Mais est-ce suffisant pour faire face à l’enjeu crucial que représente la sécurisation de l’espace numérique pour les populations les plus vulnérables et notamment des mineurs ?

En l’état, les obligations contraignantes imposées par le législateur sont traduites notamment par des « fonctionnalités » ou processus mis en place sur les plateformes et qui devraient par ailleurs être soutenues par un solide système d’identité numérique.

Mais quelle efficacité pour ces mesures techniques, quelle portée pour cette réglementation, si elles ne sont pas précédées ou au moins largement soutenues par une politique d’éducation particulièrement ambitieuse ?

Car il ne faut pas oublier qu’un contenu diffusé sur internet ou sur les réseaux sociaux, même s’il est ensuite retiré, a un impact immédiat potentiellement considérable, et que le droit à l’oubli n’est encore qu’un objectif lointain.

Soulignons également que le panel des mesures techniques nécessaires est loin d’être abouti comme en témoigne l’abandon récent par l’Australie de son ambition de contraindre les sites pornographiques à vérifier l’âge de leurs visiteurs, faute d’outils adaptés… Il faut enfin prendre en considération le faible degré de connaissance des « citoyens numériques », et en particulier des populations les plus à risque, tels que les mineurs, comme de leurs parents ou représentants légaux chargés de les protéger, des conséquences que peuvent avoir les utilisations les plus courantes d’une messagerie électronique ou d’un réseau social.

A titre d’exemple, le risque lié à la réutilisation des photos ou vidéos publiées sur des réseaux sociaux à l’aide d’outils d’IA génératives est à ce point élevé que le FBI a publié une note le 5 juin dernier à ce sujet, soulignant l’augmentation de l’utilisation de « deepfakes » créés à partir de ces contenus dans le cadre de tentatives de chantage à la sextape (factice donc).

Et ce risque se trouve encore aggravé lorsque les images utilisées (et elles le sont) sont celles de mineurs, particulièrement sensibles et peu à même de prendre un certain recul sur des situations aussi extrêmes, violentes et humiliantes.

Rappelons donc que le meilleur moyen de lutter contre la diffusion de contenus illicites, et de protéger les plus vulnérables des utilisateurs des plateformes en ligne et autres outils numériques, reste la prévention plutôt que la répression.

La règlementation coercitive, la création d’outils techniques au service des citoyens, la mise en place de mesures de sécurité sont absolument indispensables.

Mais elles ne doivent être considérées que comme les palliatifs d’une prévention efficace, et d’une éducation de tous les utilisateurs des outils numériques sur les comportements à adopter et sur les risques de l’univers digital.
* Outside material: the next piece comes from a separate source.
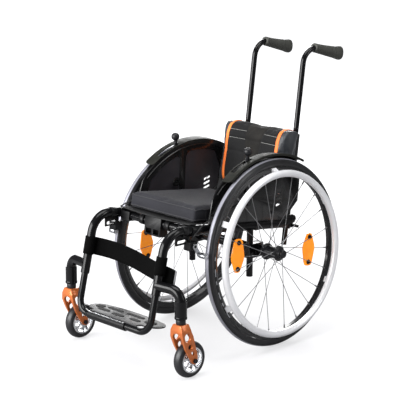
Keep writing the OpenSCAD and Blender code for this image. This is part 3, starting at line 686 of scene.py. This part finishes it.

Le Parisien a relayé un sondage de Médiamétrie indiquant que les enfants français recevaient leur premier smartphone en moyenne à 9 ans et 9 mois ! Soit en CM1.

Partant, il faut impérativement adjoindre aux programmes scolaires dès l’école primaire des modules approfondis et adaptés de sensibilisation et d’éducation à l’usage sécurisé de ces appareils dont la fonction principale est en réalité de permettre un accès à internet et aux réseaux sociaux.

Et cette éducation doit être également transposée aux parents afin qu’ils mesurent les enjeux engendrés par la délivrance d’un tel outil à un enfant, et les accompagnent dans leurs usages.

Ne faut-il pas inclure dans la formation des personnels du service public, de manière obligatoire et systématique, des cours de cybersécurité ? La récente fuite de données ayant touché les personnels du ministère de la Justice apporte à cette question rhétorique une réponse plutôt claire.

Nelson Mandela disait déjà que « l’éducation est l’arme la plus puissante que l’on puisse utiliser pour changer le monde ».

Ajoutons qu’elle n’est pas forcément la plus désagréable, la plus difficile à mettre en œuvre, ni la plus polémique. Ceci étant dit, et le risque zéro n’existant toutefois pas, et surtout pas en ligne, il faut en conclusion se féliciter néanmoins de l’ambition européenne et de la volonté de Bruxelles de contraindre les plateformes qui, jusqu’à présent, dictaient la loi plus qu’elles ne l’appliquaient.